Some I finish, most I don't. Even more I skim.

90% of the books on my shelf, I'm ashamed to say, were read on the toilet.

'Time.' 

Apparently the reason for this misgiving.

No more.


More recently, I’ve flipped this switch to carve out time in my day to just read. 

I’m not sure how, as an author, I’ve never appreciated or cherished this time. There’s nothing more magical than words strung together to make beautiful sentences, to then combine them into powerful messages that educate, inspire, and/or entertain. 

I can’t say I'll stop reading on the toilet. But I can say I’ve definitely made that time the minority!

The Whisper In The Wind

2/19/2021

 
It knows no limits.

No boundaries. No concept of time.

It is and flows and blows. And it knows all.

All around the world, it carries tiny reciprocating whispers. Good and bad.

The wind gusts with no bias.

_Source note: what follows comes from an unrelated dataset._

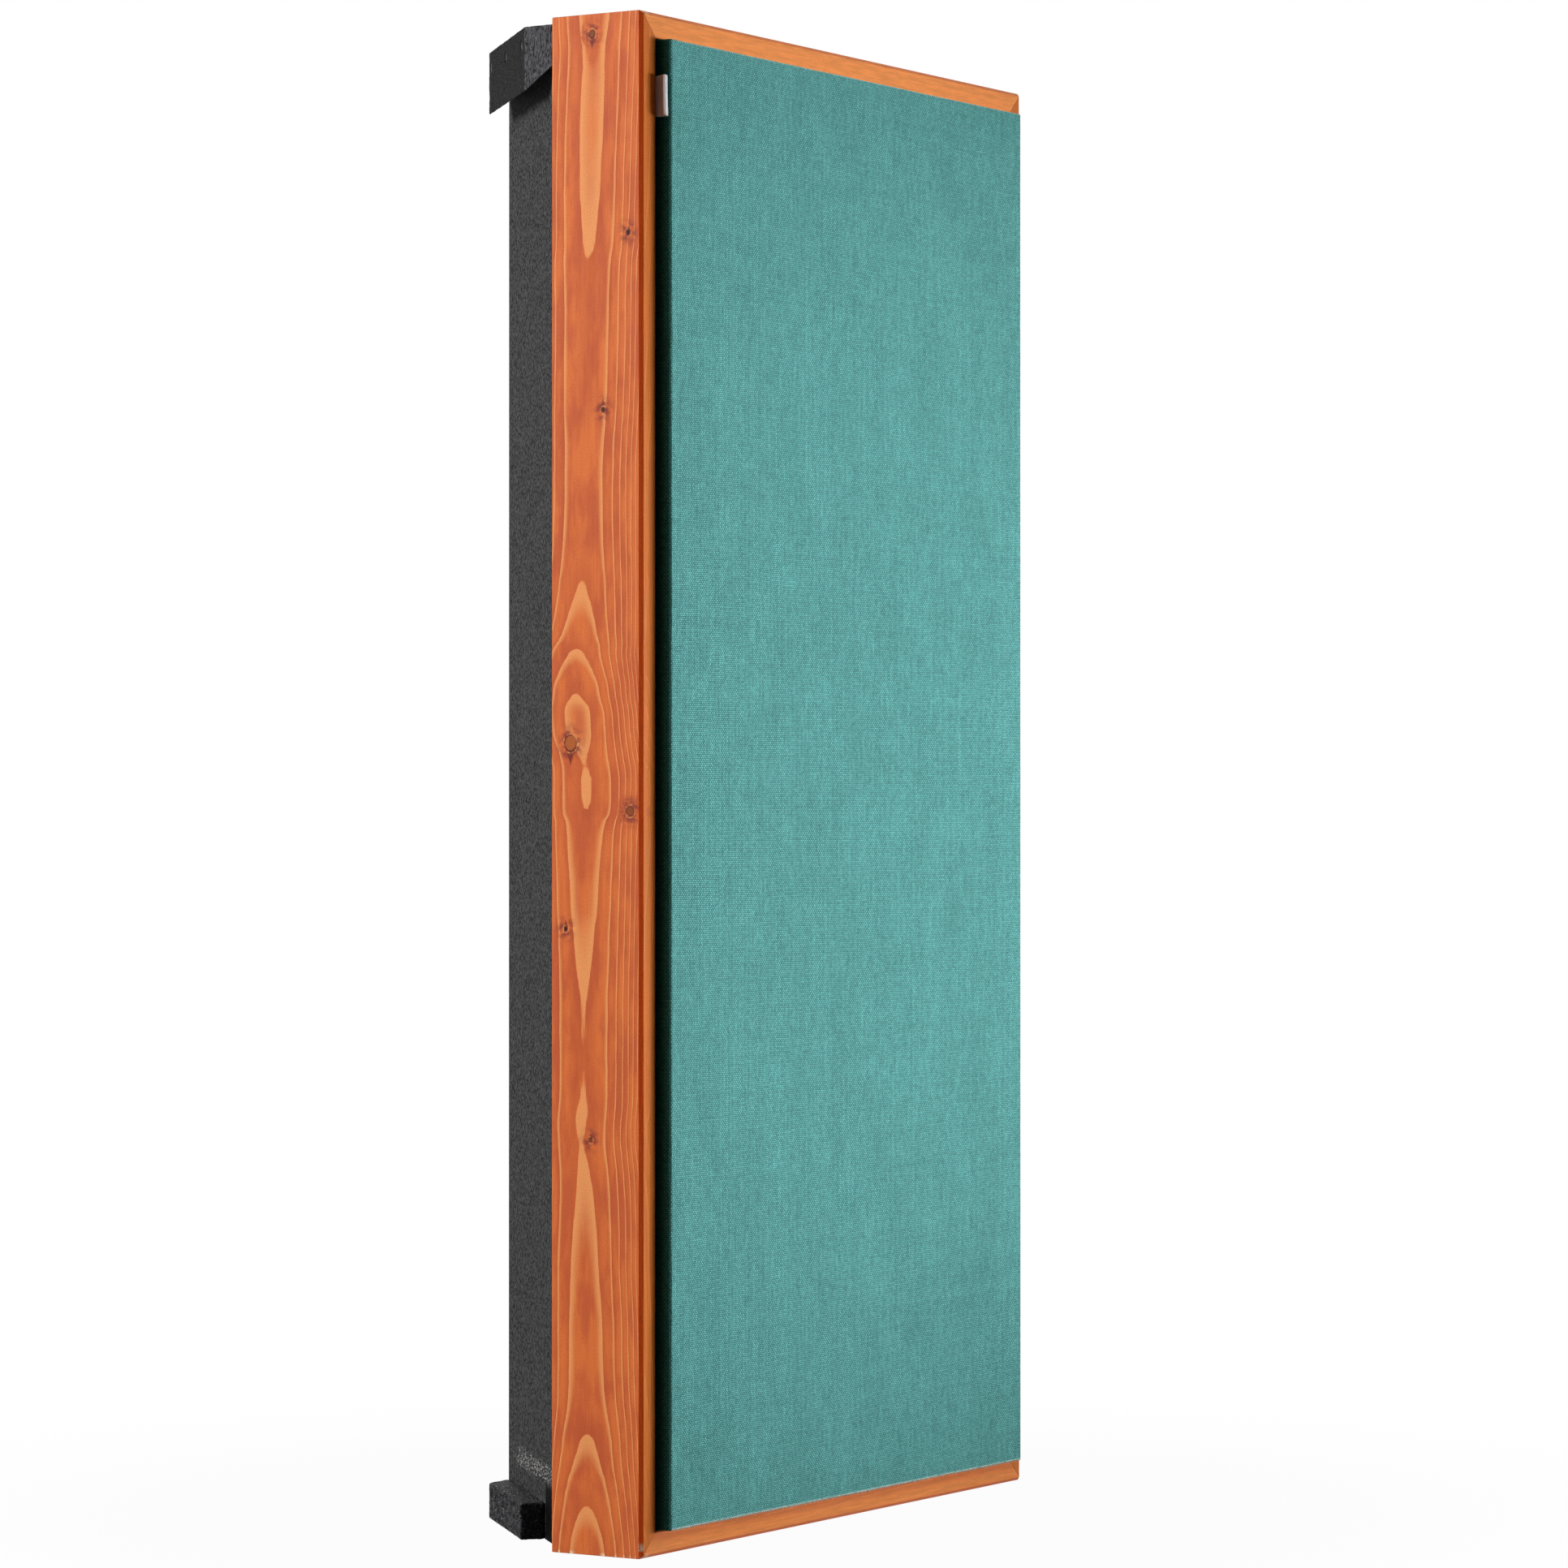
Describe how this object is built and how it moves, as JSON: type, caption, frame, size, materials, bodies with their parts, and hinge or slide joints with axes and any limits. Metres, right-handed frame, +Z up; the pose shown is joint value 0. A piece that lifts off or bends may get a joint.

Only maintaining equilibrium of the Earth’s spirit. 

No whisper ever goes unnoticed, or forgotten. They're always reciprocated.

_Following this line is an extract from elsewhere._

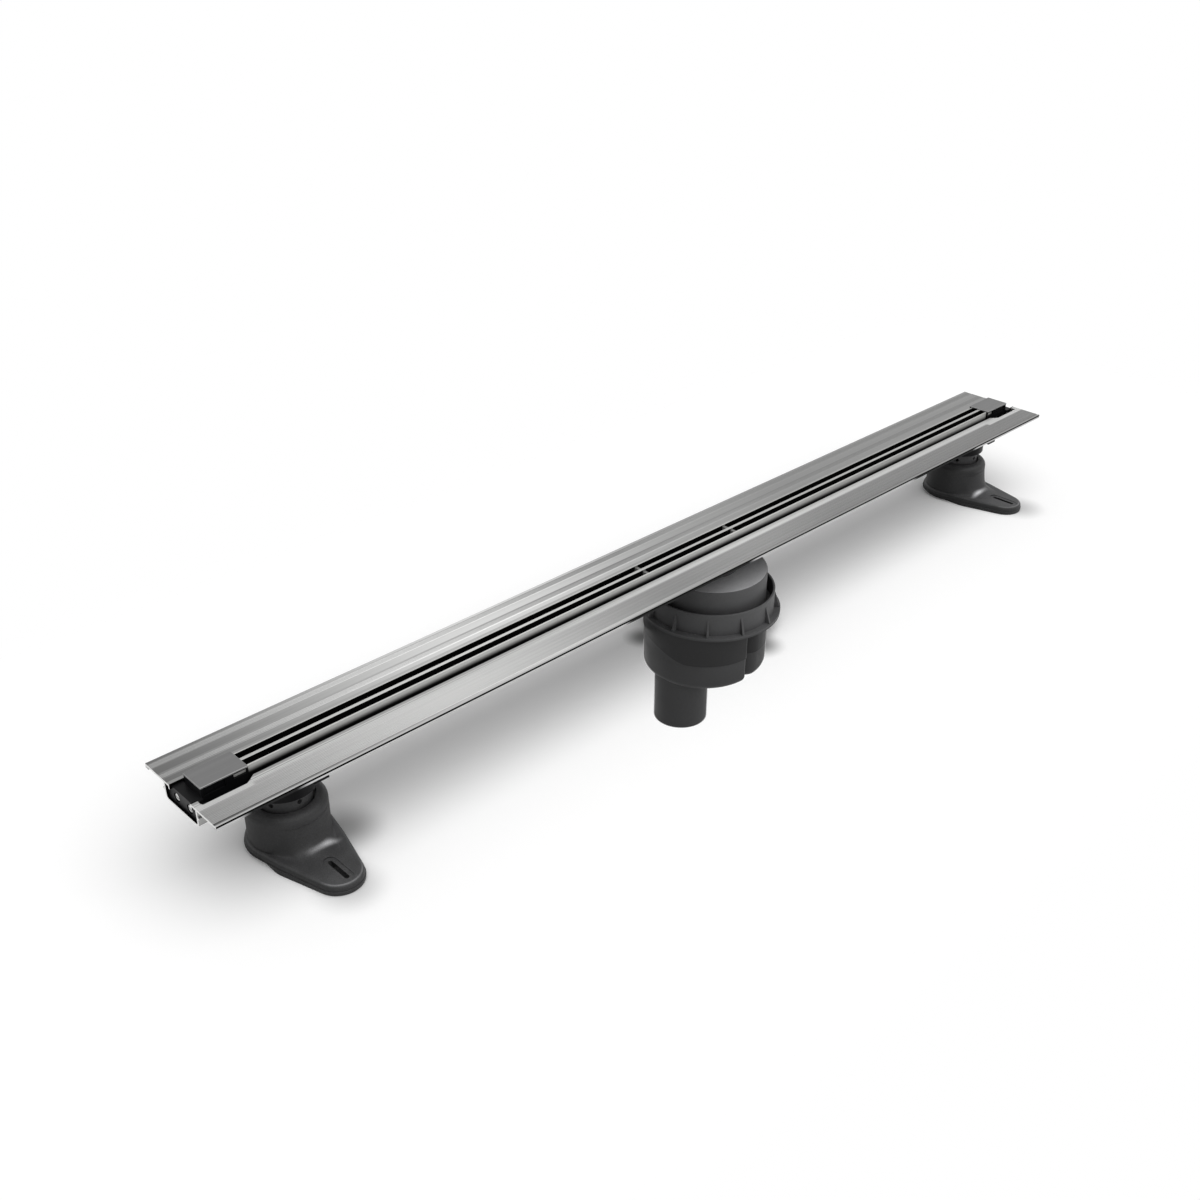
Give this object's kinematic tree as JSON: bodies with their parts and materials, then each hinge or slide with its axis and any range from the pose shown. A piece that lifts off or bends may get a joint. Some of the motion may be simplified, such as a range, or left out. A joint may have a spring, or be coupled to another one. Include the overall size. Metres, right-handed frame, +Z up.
{
  "type": "channel drain",
  "caption": "Slim flanged shower channel with a lift-out slotted insert, end blocks, height-adjustable feet in rubber boots and a water trap with a vertical outlet.",
  "frame": {"origin": "centre of the outlet spigot's lower end; the flange's top is 170 mm above it", "axes": "+X along the channel, +Y across it to the back (the boots' toes point to -Y), +Z up"},
  "size_m": [1, 0.1445, 0.176],
  "materials": {
    "profile_aluminium": "extruded, finely ribbed, natural anodised",
    "insert_steel": "drawn stainless, satin",
    "cover_steel": "satin grey plate",
    "stainless": "plain stainless",
    "black_plastic": "moulded, black, fine matt grain",
    "spindle_plastic": "moulded, dark grey",
    "inlet_plastic": "moulded, black",
    "trap_plastic": "moulded, dark grey, satin",
    "boot_rubber": "dark grey rubber with a fine grain",
    "seal_rubber": "black sealing rubber"
  },
  "bodies": {
    "channel": {"channel_profile": "profile_aluminium", "flange_seal_front": "seal_rubber", "flange_seal_back": "seal_rubber", "insert_rail_front": "insert_steel", "insert_rail_back": "insert_steel", "insert_centre_bar": "insert_steel", "insert_spacers": "insert_steel", "inlet_ring": "inlet_plastic", "inlet_gasket": "seal_rubber", "trap_housing": "trap_plastic", "housing_seal": "seal_rubber", "drain_body": "trap_plastic", "outlet_pipe": "trap_plastic", "dip_tube": "inlet_plastic", "dip_tube_seal": "seal_rubber", "hair_sieve": "stainless", "end_block_near": "black_plastic", "block_cover_near": "cover_steel", "end_cap_near": "black_plastic", "cap_screws_near": "stainless", "foot_bracket_near": "black_plastic", "end_block_far": "black_plastic", "block_cover_far": "cover_steel", "end_cap_far": "black_plastic", "cap_screws_far": "stainless", "foot_bracket_far": "black_plastic"},
    "near_spindle": {"foot_spindle_near": "spindle_plastic"},
    "near_sleeve": {"foot_sleeve_near": "spindle_plastic"},
    "near_boot": {"foot_boot_near": "boot_rubber"},
    "far_spindle": {"foot_spindle_far": "spindle_plastic"},
    "far_sleeve": {"foot_sleeve_far": "spindle_plastic"},
    "far_boot": {"foot_boot_far": "boot_rubber"}
  },
  "joints": [
    {"name": "near_spindle_turn", "type": "hinge", "parent": "channel", "child": "near_spindle", "pos_m": [-0.4152, 0, 0.14], "axis": [0, 0, 1], "range_deg": [0, 1800]},
    {"name": "near_foot_height", "type": "slide", "parent": "channel", "child": "near_sleeve", "axis": [0, 0, -1], "range_m": [0, 0.02]},
    {"name": "near_boot_swivel", "type": "hinge", "parent": "near_sleeve", "child": "near_boot", "pos_m": [-0.4152, 0, 0.11], "axis": [0, 0, 1], "continuous": true},
    {"name": "far_spindle_turn", "type": "hinge", "parent": "channel", "child": "far_spindle", "pos_m": [0.4328, 0, 0.14], "axis": [0, 0, 1], "range_deg": [0, 1800]},
    {"name": "far_foot_height", "type": "slide", "parent": "channel", "child": "far_sleeve", "axis": [0, 0, -1], "range_m": [0, 0.02]},
    {"name": "far_boot_swivel", "type": "hinge", "parent": "far_sleeve", "child": "far_boot", "pos_m": [0.4328, 0, 0.11], "axis": [0, 0, 1], "continuous": true}
  ],
  "couplings": [
    {"joint": "near_spindle_turn", "follows": "near_foot_height", "rad_per_m": 1570.8},
    {"joint": "far_spindle_turn", "follows": "far_foot_height", "rad_per_m": 1570.8}
  ]
}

Have You Had Your Weetabix?

2/17/2021

 
I grew up in the early 90s eating Weetabix. Every morning I’d put two Weetabix pieces in a bowl with milk and eat the most important meal of the day: breakfast.

I was told that if I had my Weetabix, I’d have unbeatable strength and energy.

There’s a high chance you may have done the same. Or maybe you wanted to have the strength of Tony the Tiger.

Either way, we had an association. I see Weetabix and think of a nutritious, healthy, smiling breakfast. It’s mostly just whole grain wheat, though. 

These associations create beliefs and behaviours from a young age. 

Breakfast is the most important meal of the day, but it actually doesn’t matter.

Everyone should start work at 9am, but quality work is all that matters.

Lifting weights and running should be the staple for everyone, but doing something you love is more important.

When we drive to a temporary goal, we put everything on hold. When we create a way of life, we have to challenge our instilled behaviours. Many of these will have come from a young age with no bad intention or fault of ours.

The work now for us is to identify these, so we can transform to a better way of life effortlessly.